North Korea’s foreign relations policy comes off as the same tired charade. This time, North Korea has announced the start of preparations for a non-military rocket launch. The official news agency, says the communications satellite will be launched into orbit by the rocket, making North Korea “economically strong.”
The preposterousness of this claim must be noted. One satellite will not revive North Korea’s dysfunctional economic system. But even if it could, North Korea’s claims should still be met with great skepticism. There is nothing new about this “new” satellite—supposedly ushering in an exciting era for North Korea, it is instead strikingly reminiscent of 1998, when North Korea used the same claim as an excuse to test-fire a Taepodong-1 cruise missile over the territory of regional power Japan. Fresher in the public’s memory, in the summer of 2006, North Korea ignored the dismay of regional powers South Korea, Japan, and China by firing a long range Taepodong-2 missile feared at the time to have a capability of reaching the western United States. To North Korea’s embarrassment, and the world’s relief, that missile failed after forty seconds.
Of course, because North Korea’s announcement happens to coincide with joint military exercises by American and South Korean troops, North Korea has responded with predictable threats and the placement of its troops on full military alert. This is an over-reaction—the troop exercises are defensive in nature, preparing for the eventualities of an attack by North Korea. The exercises are ridiculous; it’s hard to imagine swarms of American and South Korean troops storming the border in the case of a North Korean attack. Yet can anything really be discounted as ridiculous when North Korea continues to posture as if war will happen any day now?
The United States has responded to North Korea’s latest moves with extremely diplomatic, cautious expressions of concern. Secretary of State Hillary Clinton called for North Korea to end its threats during a trip to the South Korean capital, Seoul, in late February. And after North Korea’s latest threats, the State Department’s special envoy on North Korea, Stephen Bosworth, has taken his turn, calling the threats unproductive, especially as the United States was willing to reach out to the North Koreans and continue to build relations. These relations would presumably start with the negotiations from which Kim’s government withdrew in January.
Such remarks may be safe, but you can only play with crazy people for so long before working with them makes you crazy yourself. That point has been reached with North Korea. Washington has shown a willingness to talk with nations with which it has not always had strong relations, from Russia to potential Taliban members. Wasting time satisfying North Korea’s national Napoleon complex, however, is not worth the new administration’s efforts.

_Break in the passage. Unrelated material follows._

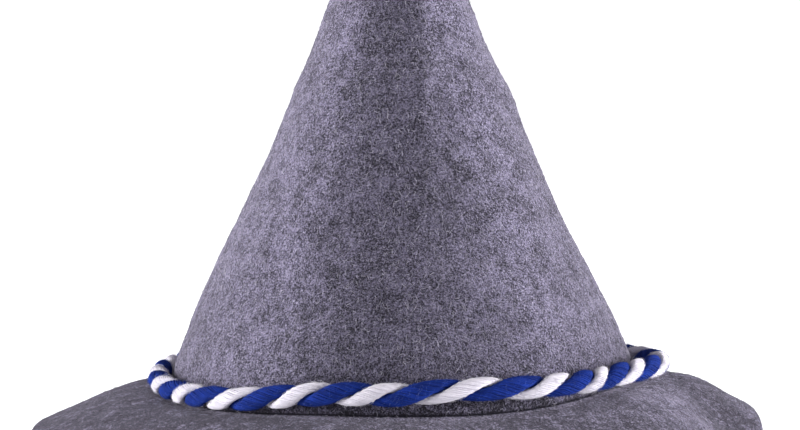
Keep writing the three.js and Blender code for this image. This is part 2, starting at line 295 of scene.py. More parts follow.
def feltPoint(azimuth, travel, depth=0, fine=True):
    # The smooth surface moved along its normal by its relief, less the depth into the wall.
    point = smoothPoint(azimuth, travel)
    height = relief(point, azimuth, travel) - depth
    if fine:
        within = smoothStep(hat["brimReach"] - travel, 0, hat["evenRim"])
        waves = uneven(point, *hat["longWaves"]) + hat["shortShare"] * uneven(point, *hat["shortWaves"])
        height = height + hat["unevenHeight"] * within * waves
        height = height - hat["creaseGroove"] * bell(travel - hat["creasePlace"], hat["creaseWide"])
    return point + faceNormal(azimuth, travel) * height[..., None] + hatPlace


def middleOf(points):
    # The middle of the box round some points.
    points = points.reshape(-1, 3)
    return (points.min(0) + points.max(0)) / 2


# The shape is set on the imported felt: its place is zero while its own middle is measured.
hatPlace = np.zeros(3)
coarse = np.meshgrid(np.radians(np.arange(0, 360, 2)), np.linspace(-crownTop, hat["brimReach"], 200))
hatPlace = middleOf(np.array(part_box("felt_body"))) - middleOf(feltPoint(*coarse, fine=False))
print("felt stands at", np.round(hatPlace, 5))


def addPiece(name, points, faces):
    # A mesh of numpy points and faces as an object at the origin, smooth shaded.
    mesh = bpy.data.meshes.new(name)
    mesh.from_pydata(points.reshape(-1, 3).tolist(), [], [face for block in faces for face in block.tolist()])
    mesh.shade_smooth()
    piece = bpy.data.objects.new(name, mesh)
    bpy.context.scene.collection.objects.link(piece)
    return piece


def keepOnPoints(piece, name, values):
    # A number for each point, which the material reads.
    held = piece.data.attributes.new(name, "FLOAT", "POINT")
    held.data.foreach_set("value", np.asarray(values, np.float32).ravel())


def ringFaces(rows, columns, closedRows=False):
    # Quads between neighbouring rows of a grid that closes round its columns.
    row = np.arange(rows if closedRows else rows - 1)[:, None]
    column = np.arange(columns)[None]
    here = row * columns + column
    beside = row * columns + (column + 1) % columns
    further = (row + 1) % rows * columns
    return np.stack([here, further + column, further + (column + 1) % columns, beside], -1).reshape(-1, 4)


def feltShell():
    # Outside from the tip to the rim, half a turn round the raw edge, and back up inside: one closed wall.
    brimStart, brimCount = hat["brimRows"]
    brimEnd = hat["brimReach"] - hat["rimRound"]
    outer = np.concatenate([
        np.linspace(-crownTop, *hat["crownRows"]),
        *[np.linspace(*rows) for rows in hat["creaseRows"]],
        np.linspace(brimStart, brimEnd, brimCount),
    ])
    edge = np.linspace(0, np.pi, hat["rimRows"] + 2)[1:-1]
    inner = np.linspace(brimEnd, -crownTop, hat["innerRows"])
    travel = np.r_[outer[1:], hat["brimReach"] - hat["rimRound"] * (1 - np.sin(edge)), inner[:-1]]
    depth = np.r_[0 * outer[1:], hat["wall"] * (1 - np.cos(edge)) / 2, 0 * inner[:-1] + hat["wall"]]
    azimuth = np.linspace(0, 2 * np.pi, hat["columns"], endpoint=False)
    points = feltPoint(azimuth[None], travel[:, None], depth[:, None])
    points[..., 2] = np.maximum(points[..., 2], 0)
    crease, paintedShade = feltPaintedShade(azimuth[None], travel[:, None])
    outside = depth[:, None] < hat["wall"] / 2
    tips = feltPoint(np.zeros(2), np.full(2, -crownTop), np.array([0, hat["wall"]]))
    rows, columns = points.shape[:2]
    column = np.arange(columns)
    following = (column + 1) % columns
    last = (rows - 1) * columns
    top = rows * columns
    caps = [
        np.stack([np.full(columns, top), column, following], -1),
        np.stack([np.full(columns, top + 1), last + following, last + column], -1),
    ]
    faces = [ringFaces(rows, columns), *caps]
    shell = addPiece("felt_shell", np.vstack([points.reshape(-1, 3), tips]), faces)
    # The material reads these on the outside. The last two points are the middles of the tip.
    # Painted shade on the outside: a dark line in the crease, shadow under the cord and shade over the brim.
    keepOnPoints(shell, "crease", np.r_[(crease * outside).ravel(), 0, 0])
    keepOnPoints(shell, "paintedShade", np.r_[(paintedShade * outside).ravel(), 0, 0])
    # Painted light on the tip: the material holds the pale wool up there.
    tip = smoothStep(-travel[:, None], wallHeight, crownTop) + 0 * azimuth
    keepOnPoints(shell, "tip", np.r_[(tip * outside).ravel(), 1, 0])
    return shell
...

The possibility of conflict with North Korea is remote to nonexistent. It has fired missiles before and threatened war on many occasions. Even Kim knows that such a war would be disastrous for his nation, which barely functions economically even in peacetime. Clinton and the state department must let North Korea know that we are sick of playing the “cry wolf” game. Our military exercises will continue, and the government in Pyongyang can either grow up, or issue another statement to deaf ears. For now, North Korea has given the world no reason to take it seriously.
Alexander R. Konrad ’11, a Crimson editorial writer, is a history concentrator in Quincy House.